Ready to Restock and Return to Playoffs

The Indiana Fever will draft two of the top eight players in next week’s WNBA Draft presented by State Farm. The Fever will also collect the second pick of the second round, making three selections in the draft’s top 14 picks.

Never have the Fever owned such a bevy of top picks. Rarely has any team owned such a haul.

It is not unprecedented, however, in the youthful WNBA with only a dozen franchises. Just last year, Dallas owned picks at No. 3, 4 and 10. Two years ago, Connecticut claimed the No. 3, 4 and 6 selections. In 2011, Minnesota had picks No. 1 and 4 in the first round, and No. 13 and 14 atop the second round.

Related: Fever Draft Primer: The Clock is Ticking

The Wings, Sun and Lynx all were playoff teams within two seasons of those drafts. Riding the coattails of No. 4 overall pick and Rookie of the Year Alisha Gray, Dallas returned to the WNBA Playoffs last year after a one-year hiatus. Connecticut also reached the playoffs in 2017, taking two seasons for its draft haul to mature. The energized Sun used budding superstar Jonquel Jones — No. 6 overall in 2016 — to reach the playoffs for the first time since 2012. Minnesota took Maya Moore with the No. 1 pick in 2011 and has been to the playoffs every year since.

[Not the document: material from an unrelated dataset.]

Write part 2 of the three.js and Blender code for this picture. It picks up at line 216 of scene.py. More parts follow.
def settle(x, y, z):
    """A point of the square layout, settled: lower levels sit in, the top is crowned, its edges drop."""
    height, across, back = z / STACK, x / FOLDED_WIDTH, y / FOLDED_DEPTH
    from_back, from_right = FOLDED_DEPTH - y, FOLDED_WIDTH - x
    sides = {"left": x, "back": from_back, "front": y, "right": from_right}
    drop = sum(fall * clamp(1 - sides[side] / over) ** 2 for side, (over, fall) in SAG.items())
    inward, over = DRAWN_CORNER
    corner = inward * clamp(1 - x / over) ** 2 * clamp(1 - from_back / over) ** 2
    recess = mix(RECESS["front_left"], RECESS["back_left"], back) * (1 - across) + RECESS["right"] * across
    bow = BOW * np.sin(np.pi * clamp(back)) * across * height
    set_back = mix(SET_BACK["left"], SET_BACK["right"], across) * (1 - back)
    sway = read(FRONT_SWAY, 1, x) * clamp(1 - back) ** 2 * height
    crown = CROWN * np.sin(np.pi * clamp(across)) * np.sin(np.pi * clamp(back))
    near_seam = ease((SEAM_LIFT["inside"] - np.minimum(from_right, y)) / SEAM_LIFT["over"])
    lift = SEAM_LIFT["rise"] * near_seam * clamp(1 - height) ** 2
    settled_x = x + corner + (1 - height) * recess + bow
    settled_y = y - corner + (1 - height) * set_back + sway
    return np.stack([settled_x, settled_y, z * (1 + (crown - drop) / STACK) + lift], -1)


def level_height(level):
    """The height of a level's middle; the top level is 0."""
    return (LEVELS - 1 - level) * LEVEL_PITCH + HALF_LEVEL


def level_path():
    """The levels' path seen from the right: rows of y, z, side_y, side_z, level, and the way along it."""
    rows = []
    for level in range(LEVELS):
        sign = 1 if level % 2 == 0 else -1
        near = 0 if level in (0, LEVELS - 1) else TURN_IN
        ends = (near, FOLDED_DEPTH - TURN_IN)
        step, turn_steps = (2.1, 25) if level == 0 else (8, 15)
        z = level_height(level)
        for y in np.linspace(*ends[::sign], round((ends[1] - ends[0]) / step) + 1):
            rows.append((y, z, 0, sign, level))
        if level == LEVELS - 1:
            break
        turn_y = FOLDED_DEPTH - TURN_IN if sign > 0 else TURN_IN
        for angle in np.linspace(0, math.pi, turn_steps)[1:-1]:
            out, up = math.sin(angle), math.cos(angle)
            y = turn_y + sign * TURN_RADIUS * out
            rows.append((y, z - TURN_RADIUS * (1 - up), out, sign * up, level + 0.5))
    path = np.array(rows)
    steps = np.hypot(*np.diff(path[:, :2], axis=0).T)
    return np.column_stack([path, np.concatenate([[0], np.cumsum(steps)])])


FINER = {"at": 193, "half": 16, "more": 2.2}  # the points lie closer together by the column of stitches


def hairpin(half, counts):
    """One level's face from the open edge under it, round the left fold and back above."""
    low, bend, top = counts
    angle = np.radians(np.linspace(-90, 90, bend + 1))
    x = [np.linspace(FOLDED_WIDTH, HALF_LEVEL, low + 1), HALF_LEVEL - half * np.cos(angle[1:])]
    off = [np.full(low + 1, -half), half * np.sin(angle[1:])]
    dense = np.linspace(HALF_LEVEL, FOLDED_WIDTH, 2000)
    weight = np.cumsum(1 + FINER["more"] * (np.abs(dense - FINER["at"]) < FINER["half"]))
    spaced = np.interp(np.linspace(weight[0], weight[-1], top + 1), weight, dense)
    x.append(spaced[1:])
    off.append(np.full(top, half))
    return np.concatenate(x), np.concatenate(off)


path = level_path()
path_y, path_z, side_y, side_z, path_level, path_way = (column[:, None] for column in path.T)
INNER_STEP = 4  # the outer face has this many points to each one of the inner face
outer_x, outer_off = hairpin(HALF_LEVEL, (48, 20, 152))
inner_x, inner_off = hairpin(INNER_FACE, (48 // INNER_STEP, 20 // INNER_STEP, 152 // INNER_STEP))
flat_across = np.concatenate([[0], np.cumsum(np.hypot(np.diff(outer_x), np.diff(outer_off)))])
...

Indiana will be the fourth team in the past decade to make three selections within the draft’s first 14 picks. There are no guarantees of championships, playoff appearances, MVP awards or Rookie of the Year accolades — but the odds are greatly enhanced by the three early selections which, in a 12-team league, may as well be three first-rounders.

Las Vegas and Chicago will each pick twice within those top 14 picks. Atlanta, Connecticut and Minnesota will not pick until at least No. 15 and all other teams will pick just once in that span.

Since 2006, the league’s top rookie award has been presented to a top-four selection every season. Last year was the second time a No. 4 pick received the top-rookie hardware. Eleven of 20 Rookie of the Year awards have been bestowed upon the top draft selection, and 15 of 20, including Tamika Catchings in 2001, have gone to top-three picks.

In what direction will the Fever proceed? Most prognosticators expect the Fever to select Ohio State scoring guard Kelsey Mitchell — especially after the February acquisition of center Kayla Alexander filled a need in the post; and a March trade of former point guard Briann January opened space in the backcourt.

Following last week’s Final Four however, 6-6 UConn center Azurá Stevens, a draft-eligible junior, declared her intention to enter the draft. With the presumption that Las Vegas takes South Carolina center A’ja Wilson with the No. 1 overall choice, Stevens’ addition to the draft pool makes for an interesting choice by the Fever — giving Indiana the choice to go big or collect the talents of one of the most dynamic scorers in recent years to enter the draft. Whether Stevens goes as high as No. 2, or not, her late addition makes an already-deep draft class still deeper.

Pokey Chatman and the Fever balanced their roster with the pair of offseason trades (Alexander from Las Vegas; January to Phoenix), putting themselves in position to draft the so-called “best available player” with each selection — rather than drafting solely from a basis of need.

Whether the Fever selects Mitchell or Stevens, or any other darkhorse pick at No. 2 like former Tennessee guard Diamond DeShields, Indiana is set up to consider a second likely All-American with the fruits of the January trade, at No. 8. Top names for consideration could be one of Stevens’ UConn teammates, Gabby Williams or Kia Nurse; or a Huskies’ Final Four rival, Victoria Vivians of Mississippi State. Tennessee center Mercedes Russell could be in the mix, as well as top point guards Jordin Canada (UCLA) or Lexie Brown (Duke).

At least two star players will be ticketed to Indianapolis. Their pro games may not mature immediately, their impact might not be immediate. But their talent surely will help stock a future playoff roster, presumably in Indiana and hopefully within only a couple seasons.